He tells to
Patrick many tales of the Fenian wars and loves and glories, and in
the course of them paganism and Christianity are contrasted and
intermingled. A certain sympathy with the pagan ideas of honour and
courage and love enters into the talk of Patrick and the monks, and
softens their pious austerity. On the other hand, the Fenian legends
are gentled and influenced by the Christian elements, in spite of the
scorn with which Oisin treats the rigid condemnation of his companions
and of Finn to the Christian hell, and the ascetic and unwarlike life
of the monks.[4] There was evidently in the Fenian cycle of
story-telling a transition period in which the bards ran Christianity
and paganism in and out of one another, and mingled the atmosphere of
both, and to that period the last editing of the story of _Lir and his
Children_ may be referred.
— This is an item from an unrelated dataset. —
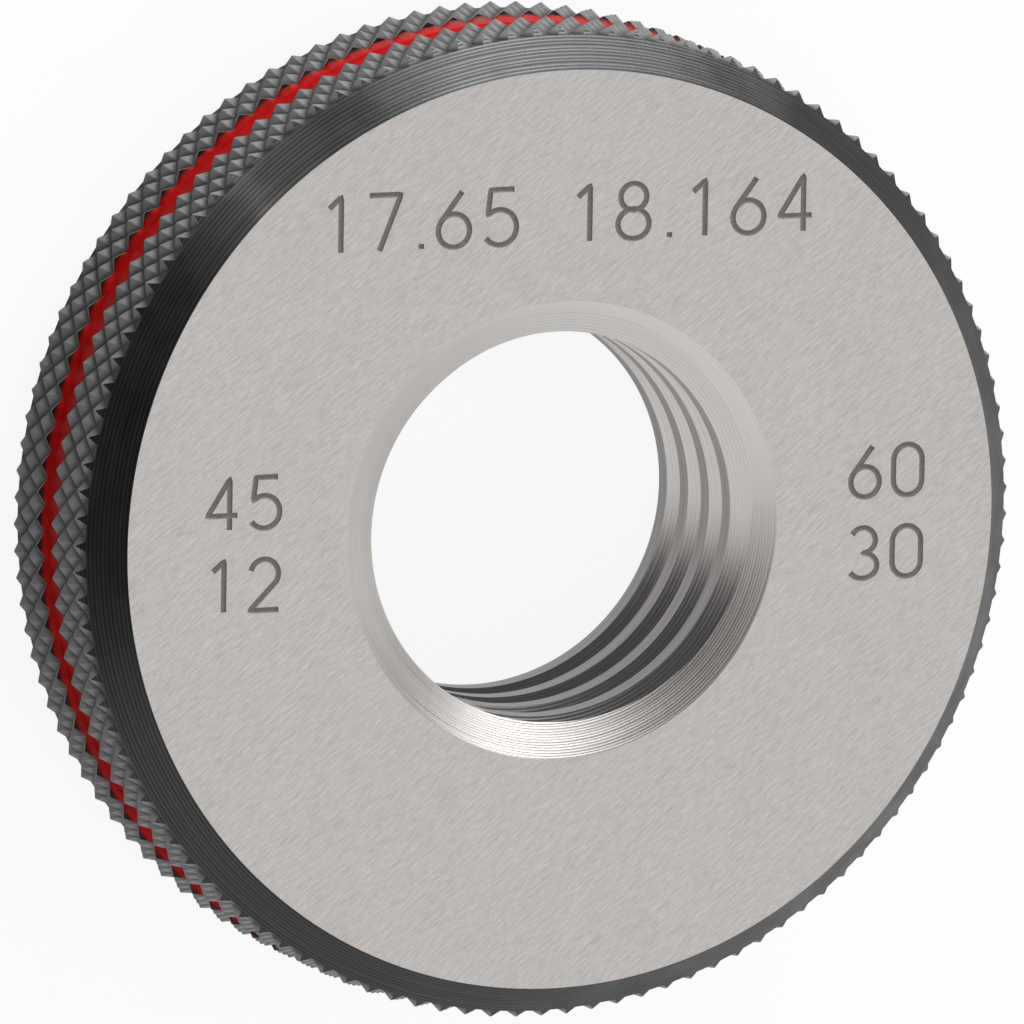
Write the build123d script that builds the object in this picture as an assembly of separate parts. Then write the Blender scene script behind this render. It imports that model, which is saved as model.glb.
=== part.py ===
from build123d import *
from build123d.topology import SkipClean
from math import cos, radians, sin, tan
import os

# Thread ring gauge for a coarse metric thread, lying on its back face.
# Millimetres. The axis is Z, the back face is at z = 0 and the marked front face at z = thickness.

# Body
outside_diameter = 45.0
thickness = 12.0
rim_bevel_width = 1.7
rim_bevel_height = 2.2

# Marking groove round the rim, and the lacquer that lies in it
groove_width = 1.85
groove_depth = 0.6
lacquer_thickness = 0.15

# Diamond knurl on both flanges beside the groove. A tip stands at knurl_angle round the axis at
# mid-thickness, and the knurl leans by knurl_lean degrees for each millimetre down from the front.
knurl_teeth = 115
knurl_rows = 3
knurl_depth = 0.37
knurl_angle = 112.9
knurl_lean = 0.09

# Right-hand thread; the crest depth is from the front face to a crest, at the X axis
thread_pitch = 2.5
thread_minor_diameter = 17.65
thread_root_diameter = 20.05
thread_flank_angle = 60.0
thread_crest_width = 0.96
thread_crest_depth = 2.26

# Entry chamfer at both ends of the thread
entry_diameter = 20.75
entry_angle = 120.0

outside_radius = outside_diameter / 2
valley_radius = outside_radius - knurl_depth
face_radius = outside_radius - rim_bevel_width
minor_radius = thread_minor_diameter / 2
root_radius = thread_root_diameter / 2
entry_radius = entry_diameter / 2
entry_depth = (entry_radius - minor_radius) / tan(radians(entry_angle / 2))
groove_floor_radius = outside_radius - groove_depth
half_thickness = thickness / 2
half_groove = groove_width / 2
knurl_columns = 2 * knurl_teeth
tongue_columns = range(knurl_rows % 2, knurl_columns, 2)
front, back = 1, -1
quarters_in_turn = 4
quarter_turn = 360.0 / quarters_in_turn


def rim_point(side, radius, from_middle, column):
    """A point on one of the knurl's columns, half a tooth apart, so far from mid-thickness on one side."""
    rise = side * from_middle
    turn = radians(knurl_angle + column * 360 / knurl_columns - rise * knurl_lean)
    return Vector(radius * cos(turn), radius * sin(turn), half_thickness + rise)


def knurl_corner(side, row, column):
    """A tip of the knurl where row and column are both odd or both even, else a valley between tips."""
    radius = outside_radius if (row + column) % 2 == 0 else valley_radius
    knurl_width = half_thickness - rim_bevel_height - half_groove
    return rim_point(side, radius, half_groove + knurl_width * row / knurl_rows, column)


def knurl_facets(side):
    """Two facets for each cell between neighbouring rows and columns, which meet along a valley."""
    facets = []
    for row in range(knurl_rows):
        for column in range(knurl_columns):
            cell = [(row, column), (row + 1, column), (row + 1, column + 1), (row, column + 1)]
            if (row + column) % 2 == 0:
                cell = cell[1:] + cell[:1]
            first, second, third, fourth = [knurl_corner(side, *corner) for corner in cell]
            facets += [(first, second, third), (first, third, fourth)]
    return facets


def face_point(side, column):
    return rim_point(side, face_radius, half_thickness, column)


def bevel_facets(side):
    """The bevel from the face out to the knurl: a tongue reaches each tip, with an arch at each valley."""
    arch_height = rim_bevel_height * (valley_radius - face_radius) / rim_bevel_width
    facets = []
    for column in tongue_columns:
        tip = knurl_corner(side, knurl_rows, column)
        before = rim_point(side, valley_radius, half_thickness - arch_height, column - 1)
        after = rim_point(side, valley_radius, half_thickness - arch_height, column + 1)
        inner, next_inner = face_point(side, column), face_point(side, column + 2)
        facets += [(inner, before, tip), (inner, tip, after), (inner, after, next_inner)]
        facets += [(tip, before, knurl_corner(side, knurl_rows, column - 1))]
        facets += [(tip, after, knurl_corner(side, knurl_rows, column + 1))]
    return facets


def knurled_flange(side):
    """Solid disc on one side of the groove, with its face, its bevel and its band of knurl."""
    face_outline = [face_point(side, column) for column in tongue_columns]
    groove_outline = [knurl_corner(side, 0, column) for column in range(knurl_columns)]
    outlines = knurl_facets(side) + bevel_facets(side) + [face_outline, groove_outline]
    return Solid(Shell([Face(Wire.make_polygon(outline)) for outline in outlines]))


def bore():
    """The plain bore with both entry chamfers, as four quarters whose borders stay as edges."""
    section = make_face(
        Polyline(
            (0, 0),
            (entry_radius, 0),
            (minor_radius, entry_depth),
            (minor_radius, thickness - entry_depth),
            (entry_radius, thickness),
            (0, thickness),
            close=True,
        )
    )
    quarter = revolve(Plane.XZ * section, Axis.Z, quarter_turn)
    return [Rot(0, 0, turn * quarter_turn) * quarter for turn in range(quarters_in_turn)]


def ring_blank():
    """The knurled and bored ring before threading."""
    groove_core = Pos(0, 0, half_thickness) * Cylinder(groove_floor_radius, groove_width)
    return knurled_flange(back) + groove_core + knurled_flange(front) - bore()


def thread_gap_segment():
    """A quarter turn of the gap between two thread ridges, starting at the X axis with its middle at z = 0."""
    slope = tan(radians(thread_flank_angle / 2))
    thread_depth = root_radius - minor_radius
    inside_radius = minor_radius - thread_depth / 2
    half_gap = (thread_pitch - thread_crest_width) / 2
    half_gap_inside = half_gap + (minor_radius - inside_radius) * slope
    half_gap_at_root = half_gap - thread_depth * slope
    profile = make_face(
        Polyline(
            (inside_radius, -half_gap_inside),
            (root_radius, -half_gap_at_root),
            (root_radius, half_gap_at_root),
            (inside_radius, half_gap_inside),
            close=True,
        )
    )
    path = Helix(thread_pitch, thread_pitch / quarters_in_turn, minor_radius)
    return sweep(Plane.XZ * profile, path=path, is_frenet=True)


def thread_gap():
    """The whole right-hand gap as quarter turns, from below the back face to above the front face."""
    segment = thread_gap_segment()
    rise = thread_pitch / quarters_in_turn
    gap_middle = thickness - thread_crest_depth + thread_pitch / 2
    start = gap_middle % thread_pitch - 2 * thread_pitch
    count = round((thickness - start + thread_pitch) / rise)
    return [Pos(0, 0, start + step * rise) * Rot(0, 0, step * quarter_turn) * segment for step in range(count)]


def gauge_ring():
    """The one-piece threaded ring. Each thread ridge keeps a short crest face in every quarter."""
    with SkipClean():
        return ring_blank() - thread_gap()


def groove_paint():
    """Lacquer on the floor of the marking groove."""
    outer = Cylinder(groove_floor_radius + lacquer_thickness, groove_width)
    inner = Cylinder(groove_floor_radius, groove_width)
    return Pos(0, 0, half_thickness) * (outer - inner)


os.makedirs("parts", exist_ok=True)
export_step(gauge_ring(), "parts/gauge_ring.step")
export_step(groove_paint(), "parts/groove_paint.step")
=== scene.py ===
import math

import bmesh
import bpy
from mathutils import Matrix, Vector, noise


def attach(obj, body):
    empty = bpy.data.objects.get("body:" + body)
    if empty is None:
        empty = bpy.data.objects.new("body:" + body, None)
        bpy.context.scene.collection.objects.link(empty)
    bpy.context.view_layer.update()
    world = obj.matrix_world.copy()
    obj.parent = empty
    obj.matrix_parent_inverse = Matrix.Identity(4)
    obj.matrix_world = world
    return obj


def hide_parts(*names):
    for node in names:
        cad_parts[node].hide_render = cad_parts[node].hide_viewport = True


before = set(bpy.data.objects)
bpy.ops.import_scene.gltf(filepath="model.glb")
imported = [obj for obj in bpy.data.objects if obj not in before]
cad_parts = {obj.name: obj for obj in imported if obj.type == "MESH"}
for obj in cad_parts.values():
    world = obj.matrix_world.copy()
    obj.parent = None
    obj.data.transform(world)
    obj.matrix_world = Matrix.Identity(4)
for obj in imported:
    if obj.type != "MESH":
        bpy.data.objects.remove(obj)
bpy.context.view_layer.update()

# Thread ring gauge. Lengths in the tables below are millimetres; the scene is in metres.
# Depths are measured back from the front face.
MM = 0.001
FULL_TURN = 2 * math.pi

THICKNESS = 12.0
RIM_RADIUS = 22.5
FACE_RADIUS = 20.8
BEVEL_HEIGHT = 2.2
GROOVE_WIDTH = 1.85
GROOVE_FLOOR_RADIUS = 21.9
ENTRY_RADIUS = 10.375
MINOR_RADIUS = 8.825
ROOT_RADIUS = 10.025
ENTRY_DEPTH = (ENTRY_RADIUS - MINOR_RADIUS) / math.tan(math.radians(60))
PITCH = 2.5
CREST_WIDTH = 0.96
FLANK_SLOPE = math.tan(math.radians(30))
FIRST_CREST_DEPTH = 2.26

KNURL_TEETH = 115
KNURL_DEPTH = 0.37
KNURL_ROW_GAP = 0.9375
KNURL_FIRST_DEPTH = 3.22
KNURL_FIRST_ANGLE = 112.66
KNURL_LEAN = 0.091
TIP_WEAR = 0.03
RIDGE_WEAR = 0.03
TIP_BAND = 0.1
ROW_MARGIN = 0.1

BEVEL_FEED = 0.131
CHAMFER_FEED = 0.11
THREAD_FEED = 0.17
WHEEL_MARK_ANGLE = 38

LACQUER_CREEP = 0.46
LACQUER_EDGE = 0.02

RING_STEPS = 720
THREAD_STEPS = 180
WELD = 1e-7
SLIVER = 2e-7
SHARP_ANGLE = math.radians(14)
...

A lovely story in this book, put into fine
form by Mr Rolleston, is as it were an image of this transition
time--the story or _How Ethne quitted Fairyland_. It takes us back to
the most ancient cycle, for it tells of the great gods Angus and
Mananan, and then of how they became, after their conquest by the race
who live in the second cycle, the invisible dwellers in a Fairy
country of their own during the Fenian period, and, afterwards, when
Patrick and the monks had overcome paganism.